Section 104-25 of the ITAA 1997 provides that CGT event C2 happens if your ownership of an intangible CGT asset ends by the asset being abandoned, surrendered or forfeited or being released, discharged or satisfied.
The time of a CGT event C2 is when you enter into the contract that results in the asset ending or, if there is no contract, when the asset ends.

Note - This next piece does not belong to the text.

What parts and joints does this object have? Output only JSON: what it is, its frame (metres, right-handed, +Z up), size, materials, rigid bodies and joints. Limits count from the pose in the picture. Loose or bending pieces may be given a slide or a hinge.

In DTR Nominees Pty Ltd v. Mona Homes Pty Ltd (1978) 138 CLR 423 it was recognised that a contract can come to an end merely by being treated as being at an end by the parties. It was held in Fitzgerald v. Masters (1956) 95 CLR 420 at 432 that:
Where an 'inordinate' length of time has been allowed to elapse, during which neither party has attempted to perform, or called on the other to perform, it may be inferred that the contract has been abandoned. ... What is really inferred in such a case is that the contract has been discharged by agreement, each party being entitled to assume from a long-continued ignoring of the contract on both sides that (in the words of Rowlatt J.) "the matter is off altogether".
In your case you had funds fraudulently taken from your account. You received no further contact from entity A. Your attempts to contact the relevant parties have been largely unsuccessful. You subsequently contacted the police.
The Commissioner takes the view that in certain circumstances contractual rights can be discharged or come to an end merely by being treated as being at an end by the parties. That is, a CGT event C2 will happen when the contractual rights are abandoned.
From the information provided, it is considered that it is unlikely that you will have any of the licence fees returned. However, further amounts of the deposit amount may be recovered.
In your case, your contractual rights will be considered properly abandoned only when it is reasonably certain that there is no real hope of recovering any further funds. At this time, CGT event C2 will occur. The fees paid will form part of the cost base and reduced cost base as outlined in Division 110 of the ITAA 1997.